A run of records
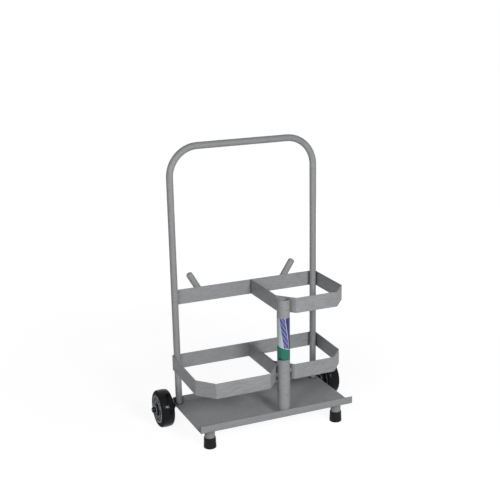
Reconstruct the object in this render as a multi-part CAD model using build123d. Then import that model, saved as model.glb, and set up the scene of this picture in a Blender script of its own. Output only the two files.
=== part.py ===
from build123d import *
import os
from math import cos, hypot, radians, sin

# Welding trolley for one oxygen and one acetylene cylinder: a bent tube back frame stands in a
# folded sheet tray, flat-bar hoops hold the two cylinders, a rod tube nests between the hoops,
# and the tray rests on two rubber-tipped feet in front and two wheels behind.
# Millimetres. +Z up, the cylinders stand on the -Y side of the uprights, +X is the right-hand
# side seen from the front. The origin is on the floor, under the middle of the overall box.

# ---------------------------------------------------------------- driving dimensions
# Back frame: one tube bent into a U
tube_od = 22.2
tube_wall = 1.6
upright_spacing = 500.0
handle_height = 926.0
handle_bend_radius = 95.0

# Folded tray
sheet = 2.5
sheet_bend_inside = 1.0
tray_width = 536.0
tray_reach = 253.0
front_lip_height = 24.5
back_lip_height = 20.5

# Flat-bar hoops
bar_thickness = 3.0
bar_height = 50.0
bar_bend_inside = 2.5
corner_run_x = 47.0
corner_run_y = 56.0
upper_bar_base = 411.5
lower_bar_base = 189.0
upper_hoop_reach = 238.5
upper_divider_x = 25.5
upper_bar_overhang = 3.0
left_hoop_reach = 277.5
left_hoop_flare = 6.6
right_hoop_reach = 238.5
right_hoop_toe_in = 8.4
lower_seam_x = 14.0
rod_tube_weld_gap = 5.0

# Rod tube
rod_tube_od = 41.3
rod_tube_wall = 2.6
rod_tube_x = 29.0
rod_tube_top = 461.0

# Hose pegs
peg_od = 22.2
peg_length = 104.0
peg_top = 508.0
peg_round = 8.0
left_peg_x = -190.8
left_peg_lean = -30.0
right_peg_x = 184.5
right_peg_lean = 33.5

# Feet
foot_tube_od = 33.7
foot_tube_wall = 2.0
foot_inset = 42.0
foot_setback = 38.0
foot_tip_top_od = 38.0
foot_tip_base_od = 41.0
foot_tip_height = 36.0
foot_tip_floor = 7.0
foot_tip_base_edge = 2.0
foot_tip_mouth_edge = 1.0

# Axle and what it carries
axle_d = 10.0
axle_end_depth = 7.0
spacer_od = 20.0
washer_od = 24.0
washer_thickness = 1.5
cap_od = 20.0
cap_length = 11.0
cap_dome = 3.5

# Wheels
wheel_od = 127.0
tyre_width = 44.0
tyre_shoulder = 10.5
tyre_crown = 0.9
wheel_clear_of_tray = 16.0
disc_od = 94.0
disc_edge_set_in = 0.5
disc_face_set_in = 4.0
disc_wall = 4.0
rim_bead = 6.5
cup_depth = 16.0
cup_od = 46.0
cup_collar = 5.0
hub_od = 32.0
hub_proud_outside = 4.5
hub_proud_inside = 4.0
disc_hole_d = 7.0
disc_hole_pitch_d = 68.5
disc_hole_count = 5
rib_thickness = 3.0
rib_set_in = 7.0
bush_od = 18.0

# Clearances
weld_gap = 0.1
butt_gap = 0.3
seat_gap = 0.05
slide_gap = 0.1
axle_running_gap = 0.075
wheel_side_gap = 0.4

# ---------------------------------------------------------------- places worked out from them
tube_r = tube_od / 2
wheel_r = wheel_od / 2
rod_tube_r = rod_tube_od / 2
peg_r = peg_od / 2

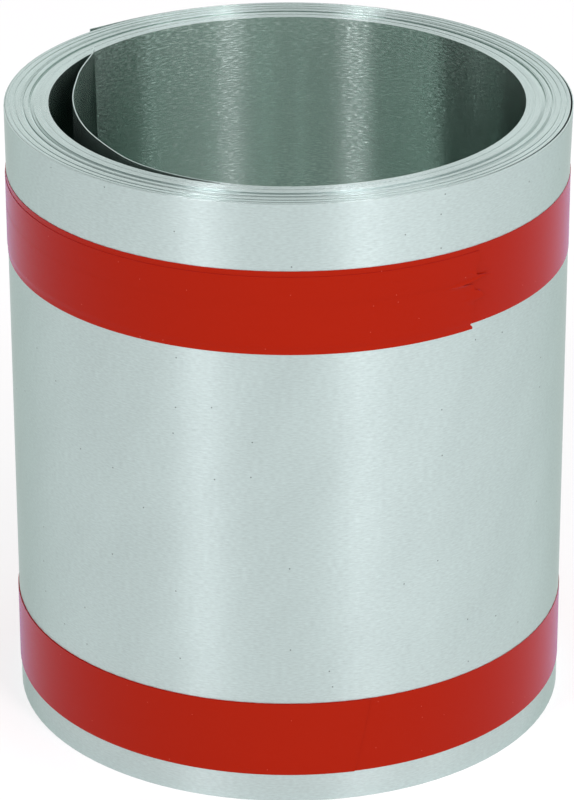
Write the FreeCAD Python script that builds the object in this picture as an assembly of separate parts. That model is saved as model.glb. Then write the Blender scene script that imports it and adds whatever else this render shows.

▶ **SHORT EXERCISE**:
Repeat the material word for word from its opening line up to and including the line containing "from math import cos, hypot, radians, sin".

▶ **TASK OUTPUT**:
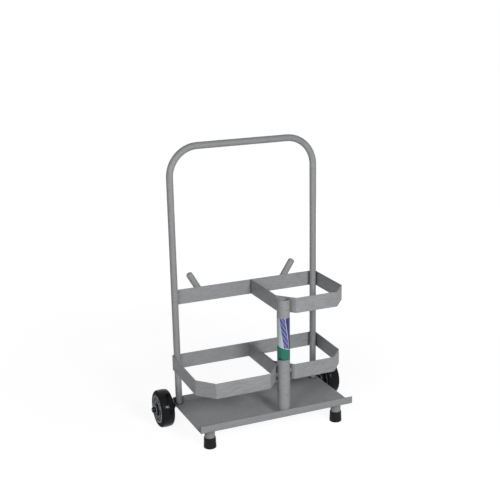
Reconstruct the object in this render as a multi-part CAD model using build123d. Then import that model, saved as model.glb, and set up the scene of this picture in a Blender script of its own. Output only the two files.
=== part.py ===
from build123d import *
import os
from math import cos, hypot, radians, sin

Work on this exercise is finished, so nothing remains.